Scale in everything  

Vladimir Korsh-Sablin, together with Pavel Armand, took part in the creation of a large-scale film by director Alexei Speshnev Moscow — Genoa, dedicated to the first steps of Soviet diplomacy in the international arena. The film won an award at the All-Union Film Festival and the State Prize of the BSSR in the field of cinematography. 
The setting of the film Remember This Day by Korsh-Sablin took the audience back to 1917, as well as the last work of the master — the historical drama The Fall of the Empire (in this work, Nikolai Kalinin became the co-director). 
Korsh-Sablin was the artistic director of Belarusfilm during two periods: 1945-1960 and 1969-1974, and headed the Union of Cinematographers of Belarus from 1957 to 1974. In his personal life, there was always a beloved woman nearby — Nadezhda Brilliantshchikova, who used to be the wife of writer Mikhail Zoshchenko.
Vladimir Korsh-Sablin passed away on July 6th, 1974. He was buried at the Eastern (Moskovskoye) Cemetery in Minsk. One of the streets of our capital is named in his honour; memorial plaques are installed on the house where he lived as well as on the façade of the Belarusfilm studio. The high humanistic message of Korsh-Sablin’s works, his ability to work with actors, and the visual culture of the frame have defined for many years the face of Belarusian cinema, which is moving towards its 100th anniversary.
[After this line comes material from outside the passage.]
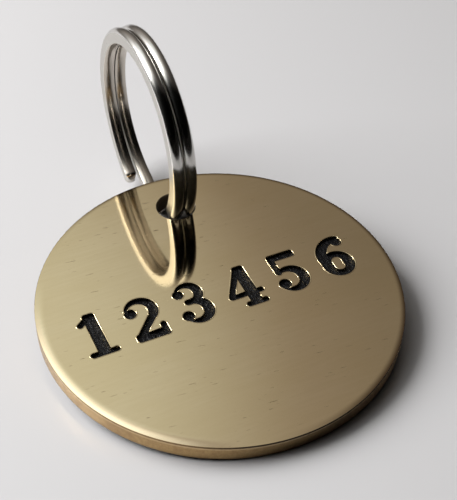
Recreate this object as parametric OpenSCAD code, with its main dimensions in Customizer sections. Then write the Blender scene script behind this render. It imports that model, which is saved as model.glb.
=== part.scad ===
// Pet id tag: a round brass disc with six engraved figures filled with black enamel,
// hung on a steel split ring. It rests as the tag lies on a table: on the near edge
// of the disc and on the ring, which leans against the edges of its hole.

/* [Disc] */
// Diameter of the brass disc
disc_d = 33; // [28:0.5:40]
// Thickness of the disc
disc_t = 1.8; // [1.4:0.1:2.2]
// Width of the polished band along the rim, where the engraved face slopes off
band_w = 0.45; // [0.3:0.05:1]
// Slope of that band in degrees, down to a crisp edge
band_slope = 20; // [10:1:30]
// Radius of the arc in which the face bends into that slope
band_arc_r = 0.5; // [0.2:0.05:0.55]
// Radius that rounds the edge of the back
back_round = 0.2; // [0.1:0.05:0.4]

/* [Ring hole] */
// Diameter of the hole that the split ring passes through
hole_d = 3.65; // [3.5:0.05:4.2]
// Chamfer on both edges of the hole
hole_chamfer = 0.1; // [0.05:0.05:0.25]
// Brass left between the hole and the rim of the disc
hole_web = 2.5; // [1.5:0.05:3.5]
// How far the hole sits to the right of the disc's middle
hole_aside = 0.9; // [0:0.05:2]

/* [Split ring] */
// Outer diameter of the split ring
ring_od = 19.9; // [17:0.1:24]
// Thickness of the wire, measured from the ring's inside to its outside
wire_t = 1.6; // [1.5:0.05:1.8]
// Width of the two turns together, measured along the ring's axis
pair_w = 2.35; // [2:0.05:2.5]
// Gap between the two turns
seam_gap = 0.1; // [0.06:0.01:0.2]
// Rise of the wire's rounded outside beyond its flat sides
outer_rise = 0.4; // [0.2:0.05:0.5]
// Rise of the wire's rounded inside beyond its flat sides
inner_rise = 0.15; // [0.1:0.05:0.4]
// Clearance that is left where the leaning ring meets the edges of the hole
lean_gap = 0.035; // [0.02:0.005:0.08]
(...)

Every film director is a son of his time. And Korsh-Sablin responded wholeheartedly to all its challenges and problems… It is not strange that for him, a witness to many historical events, a participant in several wars, the historical-revolutionary and military themes were especially close. They were reflected in his feature films The Fire Years, Konstantin Zaslonov, Red Leaves.